→ **EXERCISE OBJECTIVE**:
A precise retyping is required of every line from the one containing "shape = solids[0]" down to the one containing "if empty is", both included, and of no other line.

━━━━━ SOURCE EXCERPT

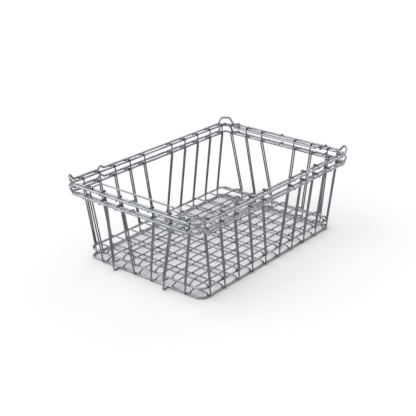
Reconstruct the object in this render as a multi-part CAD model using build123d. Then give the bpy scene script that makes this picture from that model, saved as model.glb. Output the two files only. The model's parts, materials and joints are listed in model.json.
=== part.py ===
"""Two nesting welded-wire containers, the upper one set down inside the lower.

Millimetres, +Z up. The origin is on the floor under the middle of the rim,
X runs along the long sides, and the front long side faces -Y.
"""
from build123d import *
import math
import os

# Overall layout, measured between wire centres
RIM_LENGTH = 594.5
RIM_WIDTH = 400.5
RIM_HEIGHT = 177.0
RIM_GAP = 13.4
INNER_DROP = 1.2
BASE_LEFT = 252.0
BASE_RIGHT = 259.5
BASE_WIDTH = 347.0
NEST_PITCH = 22.0

# Wire diameters
RIM_WIRE = 5.5
BASE_WIRE = 5.5
WALL_WIRE = 3.6
FLOOR_WIRE = 3.6
EYE_WIRE = 3.6
BAIL_WIRE = 3.8

# Bends
BASE_CORNER = 18.0
HUMP_HEIGHT = 14.5
HUMP_BEND = 5.0
HUMP_CROWN_BEND = 9.0
HUMP_TOP = 17.0
LONG_HUMP_FOOT = 27.0
SHORT_HUMP_FOOT = 29.0
INNER_CORNER = 6.0
FLARE = 3.5
FLARE_RUN = 7.0
FLARE_BEND = 4.0
LONG_FLARE_FOOT = 14.0
SHORT_FLARE_FOOT = 19.0
LOCATING_KINK_X = 182.0
LOCATING_KINK_HEIGHT = 8.0
LOCATING_KINK_HALF = 10.0
LEG_BEND = 3.5
LEG_INSET = 5.0
STUB_HEIGHT = 6.0
STUB_BEND = 8.0

# Floor grid
CROSS_COUNT = 10
CROSS_PITCH = 51.8
LONG_COUNT = 6
LONG_PITCH = 50.8
LONG_OFFSET = -11.4
FLOOR_RISE = 8.0
FLOOR_BEND = 6.0
FLOOR_END_SLOPE = 25.0

# Wall wires
LONG_WALL_OFFSET = 5.0
LONG_WALL_LEAN = 28.0
SMALL_LEAN = 14.0
LARGE_LEAN = 36.0
FAR_SMALL_LEAN = 10.0
FAR_LARGE_LEAN = 48.0
FOOT_TIP = 272.0
FOOT_BEND = 4.0
LEFT_FEET = (1, 4)
RIGHT_FEET = (0, 2, 5)

# Hooks over the rim and swing bails
EYE_PLACES = (130.0, -5.0, -150.0)
EYE_END_SLOPE = 15.0
EYE_BEND = 4.0
BAIL_PLACES = (122.0, -140.0)
BAIL_REACH = 26.5
BAIL_BEND = 7.0
BAIL_LOOP_TURN = 270.0

# Small spaces between pieces
WELD_GAP = 0.02
BEND_GAP = 0.4
SWING_GAP = 0.3
NESTED_WIRE_PITCH = 4.0

half_rim_x = RIM_LENGTH / 2
half_rim_y = RIM_WIDTH / 2
inner_x = half_rim_x - RIM_GAP
inner_y = half_rim_y - RIM_GAP
inner_z = RIM_HEIGHT - INNER_DROP
half_base_y = BASE_WIDTH / 2
base_z = BASE_WIRE / 2
wall_to_ring = (BASE_WIRE + WALL_WIRE) / 2 + WELD_GAP
wall_to_rim = (RIM_WIRE + WALL_WIRE) / 2 + WELD_GAP
wall_end_z = base_z
kink_z = RIM_HEIGHT - STUB_HEIGHT
wall_rise = kink_z - wall_end_z
wall_top_z = inner_z + wall_to_rim + WALL_WIRE / 2
top_drop = kink_z + NEST_PITCH - wall_top_z


def rod(path_points, bend, diameter):
    """A round wire along straight runs with equal bends between them."""
    if len(path_points) == 2:
        path = Line(*path_points)
    else:
        path = FilletPolyline(*path_points, radius=bend)
    section = Plane(origin=path @ 0, z_dir=path % 0) * Circle(diameter / 2)
    return sweep(section, path=path)


def closed_wire(half_points, bends, diameter):
    """A closed wire from one half and the same half turned by 180 degrees."""
    path = FilletPolyline(*half_points, radius=bends)
    section = Plane(origin=path @ 0, z_dir=path % 0) * Circle(diameter / 2)
    half = sweep(section, path=path)
    return half + Rot(0, 0, 180) * half


def base_ring():
    """The flat ring that the container stands on."""
    half_x = (BASE_LEFT + BASE_RIGHT) / 2
    points = [
        (half_x, 0, base_z),
        (half_x, half_base_y, base_z),
        (-half_x, half_base_y, base_z),
        (-half_x, 0, base_z),
    ]
    centre_x = (BASE_RIGHT - BASE_LEFT) / 2
    return Pos(centre_x, 0, 0) * closed_wire(points, BASE_CORNER, BASE_WIRE)


def inner_rim():
    """The inner rim wire, its four corners set outward under the raised ones."""
    x, y, z = inner_x, inner_y, inner_z
    wide_x, wide_y = x + FLARE, y + FLARE
    short_foot = y - SHORT_FLARE_FOOT
    long_foot = x - LONG_FLARE_FOOT
    points = [
        (x, 0, z),
        (x, short_foot, z),
        (wide_x, short_foot + FLARE_RUN, z),
        (wide_x, wide_y, z),
        (long_foot + FLARE_RUN, wide_y, z),
        (long_foot, y, z),
        (-long_foot, y, z),
        (-long_foot - FLARE_RUN, wide_y, z),
        (-wide_x, wide_y, z),
        (-wide_x, short_foot + FLARE_RUN, z),
        (-x, short_foot, z),
        (-x, 0, z),
    ]
    soft = FLARE_BEND
    bends = [soft, soft, INNER_CORNER, soft, soft] * 2
    return closed_wire(points, bends, RIM_WIRE)


def outer_rim():
    """The outer rim wire: raised, cut-off corners and a locating kink a side."""
    low = RIM_HEIGHT
    high = RIM_HEIGHT + HUMP_HEIGHT
    kink = RIM_HEIGHT + LOCATING_KINK_HEIGHT
    x, y = half_rim_x, half_rim_y
    kink_x = -LOCATING_KINK_X
    points = [
        (x, 0, low),
        (x, y - SHORT_HUMP_FOOT, low),
        (x, y - HUMP_TOP, high),
        (x - HUMP_TOP, y, high),
        (x - LONG_HUMP_FOOT, y, low),
        (kink_x + LOCATING_KINK_HALF, y, low),
        (kink_x, y, kink),
        (kink_x - LOCATING_KINK_HALF, y, low),
        (LONG_HUMP_FOOT - x, y, low),
        (HUMP_TOP - x, y, high),
        (-x, y - HUMP_TOP, high),
        (-x, y - SHORT_HUMP_FOOT, low),
        (-x, 0, low),
    ]
    soft = HUMP_BEND
    hump = [soft, HUMP_CROWN_BEND, HUMP_CROWN_BEND, soft]
    bends = hump + [soft, soft, soft] + hump
    return closed_wire(points, bends, RIM_WIRE)


def sloping_end(contact, rise, degrees):
    """A wire end sloping down onto another wire that lies across it.

    contact is the distance between the two wire centres, and rise is the
    height of the level part over the other wire. Returns how far the end
    passes the other wire, its height over it, and where the slope starts.
    """
    slope = math.radians(degrees)
    over = contact * math.sin(slope)
    foot = contact * math.cos(slope)
    run = (rise - foot) / math.tan(slope) - over
    return over, foot, run


def floor_wire(near, far, place, height, along_x):
    """A floor wire whose two ends slope down onto the base ring."""
    contact = (BASE_WIRE + FLOOR_WIRE) / 2 + WELD_GAP
    over, foot, run = sloping_end(contact, height - base_z, FLOOR_END_SLOPE)
    foot += base_z
    profile = [
        (near - over, foot),
        (near + run, height),
        (far - run, height),
        (far + over, foot),
    ]
    if along_x:
        points = [(way, place, z) for way, z in profile]
    else:
        points = [(place, way, z) for way, z in profile]
    return rod(points, FLOOR_BEND, FLOOR_WIRE)


def centred(count, pitch):
    """Evenly spaced places about zero, from the highest to the lowest."""
    return [((count - 1) / 2 - index) * pitch for index in range(count)]


def wall_wire(side, low, high, base, rim, has_foot):
    """One wall wire, given as distances along the wall and out from it.

    side turns (along, out, z) into a point of the container. The wire stands
    against the base ring or ends in a foot, leans along the wall, then stands
    upright, crosses over the inner rim wire and ends under the outer one.
    """
    over = inner_z + wall_to_rim
    under = RIM_HEIGHT - wall_to_rim
    upright = rim - wall_to_rim - BEND_GAP
    outer = rim + RIM_GAP
    top = [
        side(high, upright, kink_z),
        side(high, upright, over),
        side(high, rim + LEG_INSET, over),
        side(high, outer - LEG_INSET, under),
        side(high, outer, under),
    ]
    bends = [STUB_BEND] + [LEG_BEND] * 3
    if has_foot:
        touch = base + BASE_WIRE / 2 + WELD_GAP
        z = WALL_WIRE / 2
        start = [side(low, touch, z), side(low, FOOT_TIP, z)]
        bends = [FOOT_BEND] + bends
    else:
        start = [side(low, base + wall_to_ring, wall_end_z)]
    return rod(start + top, bends, WALL_WIRE)


def step_aside(lean, drop):
    """How far a nested wall wire stands beside the one below it."""
    return max(0.0, NESTED_WIRE_PITCH - drop * abs(lean) / wall_rise)


def wall(side, places, leans, base, rim, feet, nested):
    """The wires of one wall, as (plain wires, wires with feet)."""
    plain, footed = [], []
    for index, (place, lean) in enumerate(zip(places, leans)):
        toward_middle = -math.copysign(1.0, lean) if nested else 0.0
        low = place + toward_middle * step_aside(lean, NEST_PITCH)
        top_shift = step_aside(lean, top_drop)
        high = place + lean + toward_middle * top_shift
        has_foot = index in feet
        wire = wall_wire(side, low, high, base, rim, has_foot)
        (footed if has_foot else plain).append(wire)
    return plain, footed


def split_leans(places, plus, minus):
    """Wires on the plus side lean one way and the others the other way."""
    return [plus if place > 0 else -minus for place in places]


def rim_eye(x_sign, place):
    """A short hook lying on the outer rim wire and down onto the inner one."""
    contact = (RIM_WIRE + EYE_WIRE) / 2 + WELD_GAP
    top = RIM_HEIGHT + contact
    over, foot, run = sloping_end(contact, top - inner_z, EYE_END_SLOPE)
    points = [
        (x_sign * half_rim_x, place, top),
        (x_sign * (inner_x + run), place, top),
        (x_sign * (inner_x - over), place, inner_z + foot),
    ]
    return rod(points, EYE_BEND, EYE_WIRE)


def bail(x_sign):
    """A swing bail: a straight bar, two arms and a loop on each arm."""
    loop = (RIM_WIRE + BAIL_WIRE) / 2 + SWING_GAP
    hinge_x = x_sign * inner_x
    bar_x = x_sign * (inner_x - BAIL_REACH)
    z = inner_z + loop
    ends = [-x_sign * place for place in BAIL_PLACES]
    points = [
        (hinge_x, ends[0], z),
        (bar_x, ends[0], z),
        (bar_x, ends[1], z),
        (hinge_x, ends[1], z),
    ]
    body = rod(points, BAIL_BEND, BAIL_WIRE)
    for place in ends:
        plane = Plane(
            origin=(hinge_x, place, inner_z),
            x_dir=(0, 0, 1),
            z_dir=(0, x_sign, 0),
        )
        turn = plane * CenterArc((0, 0), loop, 0, BAIL_LOOP_TURN)
        section = Plane(origin=turn @ 0, z_dir=turn % 0) * Circle(BAIL_WIRE / 2)
        body += sweep(section, path=turn)
    return body


def container(nested):
    """The nodes of one container standing on the floor."""
    cross_z = base_z + FLOOR_RISE
    long_z = cross_z + FLOOR_WIRE + WELD_GAP
    cross_places = centred(CROSS_COUNT, CROSS_PITCH)
    short_places = centred(LONG_COUNT, LONG_PITCH)
    long_places = [place + LONG_OFFSET for place in short_places]
    side_places = [place + LONG_WALL_OFFSET for place in cross_places]
    long_leans = split_leans(side_places, LONG_WALL_LEAN, LONG_WALL_LEAN)
    side_wall = (half_base_y, inner_y)
    left_wall = (BASE_LEFT, inner_x)
    right_wall = (BASE_RIGHT, inner_x)

    front, _ = wall(
        lambda a, o, z: (a, -o, z), side_places, long_leans, *side_wall, (), nested
    )
    back, _ = wall(
        lambda a, o, z: (a, o, z), side_places, long_leans, *side_wall, (), nested
    )
    left, left_feet = wall(
        lambda a, o, z: (-o, a, z),
        short_places,
        split_leans(short_places, SMALL_LEAN, LARGE_LEAN),
        *left_wall,
        LEFT_FEET,
        nested,
    )
    right, right_feet = wall(
        lambda a, o, z: (o, a, z),
        long_places,
        split_leans(long_places, FAR_LARGE_LEAN, FAR_SMALL_LEAN),
        *right_wall,
        RIGHT_FEET,
        nested,
    )
    cross_ends = (-half_base_y, half_base_y)
    long_ends = (-BASE_LEFT, BASE_RIGHT)
    cross = [floor_wire(*cross_ends, x, cross_z, False) for x in cross_places]
    along = [floor_wire(*long_ends, y, long_z, True) for y in long_places]
    return {
        "rim_outer_wire": [outer_rim()],
        "rim_inner_wire": [inner_rim()],
        "base_ring": [base_ring()],
        "floor_cross_wires": cross,
        "floor_long_wires": along,
        "front_wall_wires": front,
        "back_wall_wires": back,
        "left_wall_wires": left,
        "left_foot_wires": left_feet,
        "right_wall_wires": right,
        "right_foot_wires": right_feet,
        "left_rim_eyes": [rim_eye(-1, place) for place in EYE_PLACES],
        "right_rim_eyes": [rim_eye(1, -place) for place in EYE_PLACES],
    }


def write_node(name, pieces, lift):
    """Write one node, its solids raised into place."""
    solids = []
    for piece in pieces:
        solids += (Pos(0, 0, lift) * piece).solids()
    shape = solids[0] if len(solids) == 1 else Compound(children=solids)
    export_step(shape, f"parts/{name}.step")


os.makedirs("parts", exist_ok=True)
for prefix, lift, nested in (("lower", 0.0, False), ("upper", NEST_PITCH, True)):
    for name, pieces in container(nested).items():
        write_node(f"{prefix}_{name}", pieces, lift)
write_node("left_bail", [bail(-1)], NEST_PITCH)
write_node("right_bail", [bail(1)], NEST_PITCH)
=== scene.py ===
import json
import math

import bmesh
import bpy
import numpy as np
from mathutils import Matrix, Vector, noise


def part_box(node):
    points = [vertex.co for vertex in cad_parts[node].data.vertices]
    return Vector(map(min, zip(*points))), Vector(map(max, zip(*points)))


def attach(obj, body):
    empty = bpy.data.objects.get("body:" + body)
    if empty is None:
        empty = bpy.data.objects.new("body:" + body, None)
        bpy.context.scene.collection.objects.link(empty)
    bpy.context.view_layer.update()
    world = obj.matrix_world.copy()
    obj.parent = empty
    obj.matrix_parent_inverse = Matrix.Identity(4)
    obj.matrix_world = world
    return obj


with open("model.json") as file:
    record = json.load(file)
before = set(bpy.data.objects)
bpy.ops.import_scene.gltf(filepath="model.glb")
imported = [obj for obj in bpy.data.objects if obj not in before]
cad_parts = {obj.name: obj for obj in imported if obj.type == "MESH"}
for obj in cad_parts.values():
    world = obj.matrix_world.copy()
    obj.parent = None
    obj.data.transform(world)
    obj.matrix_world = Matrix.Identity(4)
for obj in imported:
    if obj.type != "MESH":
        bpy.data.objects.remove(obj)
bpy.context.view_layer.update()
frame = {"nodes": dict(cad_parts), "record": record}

MM = 0.001
NODES = frame["nodes"]
CONTAINERS = ("lower", "upper")
UP = (0.0, 0.0, 1.0)

# Each wall of a container: the axis that points out of it, and which way.
SIDES = {"front": (1, -1), "back": (1, 1), "left": (0, -1), "right": (0, 1)}

# The two rim wires: their radius, and how far the inner one stands in and down.
RIM_RADIUS = 2.75 * MM
RIM_GAP = 13.4 * MM
INNER_DROP = 1.2 * MM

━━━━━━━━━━

→ **FULL SOLUTION**:
    shape = solids[0] if len(solids) == 1 else Compound(children=solids)
    export_step(shape, f"parts/{name}.step")


os.makedirs("parts", exist_ok=True)
for prefix, lift, nested in (("lower", 0.0, False), ("upper", NEST_PITCH, True)):
    for name, pieces in container(nested).items():
        write_node(f"{prefix}_{name}", pieces, lift)
write_node("left_bail", [bail(-1)], NEST_PITCH)
write_node("right_bail", [bail(1)], NEST_PITCH)
=== scene.py ===
import json
import math

import bmesh
import bpy
import numpy as np
from mathutils import Matrix, Vector, noise


def part_box(node):
    points = [vertex.co for vertex in cad_parts[node].data.vertices]
    return Vector(map(min, zip(*points))), Vector(map(max, zip(*points)))


def attach(obj, body):
    empty = bpy.data.objects.get("body:" + body)
    if empty is None:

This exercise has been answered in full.